Collected material:
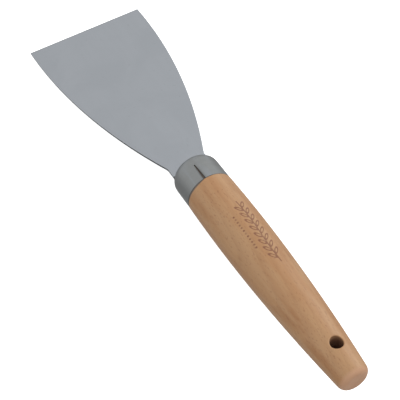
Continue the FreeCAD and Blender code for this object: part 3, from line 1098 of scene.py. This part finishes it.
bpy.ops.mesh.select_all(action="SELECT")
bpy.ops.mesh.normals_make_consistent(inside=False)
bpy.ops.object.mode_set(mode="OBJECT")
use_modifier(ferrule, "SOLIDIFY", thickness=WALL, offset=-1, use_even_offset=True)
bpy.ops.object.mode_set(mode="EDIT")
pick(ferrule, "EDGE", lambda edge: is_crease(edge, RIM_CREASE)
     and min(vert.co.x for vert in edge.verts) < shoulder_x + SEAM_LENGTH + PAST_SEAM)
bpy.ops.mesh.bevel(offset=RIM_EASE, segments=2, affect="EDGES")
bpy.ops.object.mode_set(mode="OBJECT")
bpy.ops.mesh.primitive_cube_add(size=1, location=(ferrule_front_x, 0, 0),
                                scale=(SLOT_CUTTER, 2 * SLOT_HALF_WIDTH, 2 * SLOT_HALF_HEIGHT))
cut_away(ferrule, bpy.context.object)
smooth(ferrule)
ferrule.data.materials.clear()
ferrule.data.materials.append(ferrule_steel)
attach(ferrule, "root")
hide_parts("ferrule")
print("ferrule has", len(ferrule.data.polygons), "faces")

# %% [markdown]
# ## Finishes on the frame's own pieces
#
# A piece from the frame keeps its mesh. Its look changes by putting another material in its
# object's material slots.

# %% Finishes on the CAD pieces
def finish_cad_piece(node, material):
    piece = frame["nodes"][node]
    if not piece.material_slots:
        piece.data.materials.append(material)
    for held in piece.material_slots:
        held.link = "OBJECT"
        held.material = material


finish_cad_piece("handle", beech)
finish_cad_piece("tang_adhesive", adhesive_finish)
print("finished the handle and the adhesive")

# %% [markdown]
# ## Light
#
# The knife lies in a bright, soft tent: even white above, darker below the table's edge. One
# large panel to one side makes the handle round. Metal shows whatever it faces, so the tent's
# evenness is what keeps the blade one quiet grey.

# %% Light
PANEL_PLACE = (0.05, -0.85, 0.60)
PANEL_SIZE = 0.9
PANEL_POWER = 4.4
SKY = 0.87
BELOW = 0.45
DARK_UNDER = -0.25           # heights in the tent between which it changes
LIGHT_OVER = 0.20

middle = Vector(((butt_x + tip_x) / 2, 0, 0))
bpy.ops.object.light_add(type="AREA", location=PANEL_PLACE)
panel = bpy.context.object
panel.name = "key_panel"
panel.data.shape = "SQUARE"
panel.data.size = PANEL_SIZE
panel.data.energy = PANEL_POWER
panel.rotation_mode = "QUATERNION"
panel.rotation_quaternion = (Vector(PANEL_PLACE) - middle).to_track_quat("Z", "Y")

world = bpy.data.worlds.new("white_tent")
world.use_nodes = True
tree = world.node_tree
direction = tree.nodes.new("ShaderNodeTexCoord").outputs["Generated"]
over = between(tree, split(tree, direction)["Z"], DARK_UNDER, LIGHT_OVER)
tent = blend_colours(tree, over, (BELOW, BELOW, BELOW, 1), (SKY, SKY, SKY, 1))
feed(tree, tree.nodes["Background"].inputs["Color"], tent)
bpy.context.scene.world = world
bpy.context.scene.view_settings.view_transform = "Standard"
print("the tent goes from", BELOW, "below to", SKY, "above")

What you need to do:
All lines from the beginning of the material above through the one with "held.material = material" need to be returned exactly; please return those and only those.

Task result:
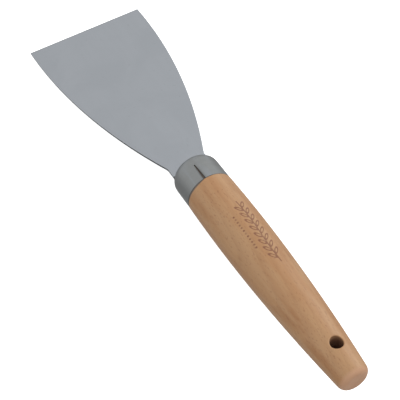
Continue the FreeCAD and Blender code for this object: part 3, from line 1098 of scene.py. This part finishes it.
bpy.ops.mesh.select_all(action="SELECT")
bpy.ops.mesh.normals_make_consistent(inside=False)
bpy.ops.object.mode_set(mode="OBJECT")
use_modifier(ferrule, "SOLIDIFY", thickness=WALL, offset=-1, use_even_offset=True)
bpy.ops.object.mode_set(mode="EDIT")
pick(ferrule, "EDGE", lambda edge: is_crease(edge, RIM_CREASE)
     and min(vert.co.x for vert in edge.verts) < shoulder_x + SEAM_LENGTH + PAST_SEAM)
bpy.ops.mesh.bevel(offset=RIM_EASE, segments=2, affect="EDGES")
bpy.ops.object.mode_set(mode="OBJECT")
bpy.ops.mesh.primitive_cube_add(size=1, location=(ferrule_front_x, 0, 0),
                                scale=(SLOT_CUTTER, 2 * SLOT_HALF_WIDTH, 2 * SLOT_HALF_HEIGHT))
cut_away(ferrule, bpy.context.object)
smooth(ferrule)
ferrule.data.materials.clear()
ferrule.data.materials.append(ferrule_steel)
attach(ferrule, "root")
hide_parts("ferrule")
print("ferrule has", len(ferrule.data.polygons), "faces")

# %% [markdown]
# ## Finishes on the frame's own pieces
#
# A piece from the frame keeps its mesh. Its look changes by putting another material in its
# object's material slots.

# %% Finishes on the CAD pieces
def finish_cad_piece(node, material):
    piece = frame["nodes"][node]
    if not piece.material_slots:
        piece.data.materials.append(material)
    for held in piece.material_slots:
        held.link = "OBJECT"
        held.material = material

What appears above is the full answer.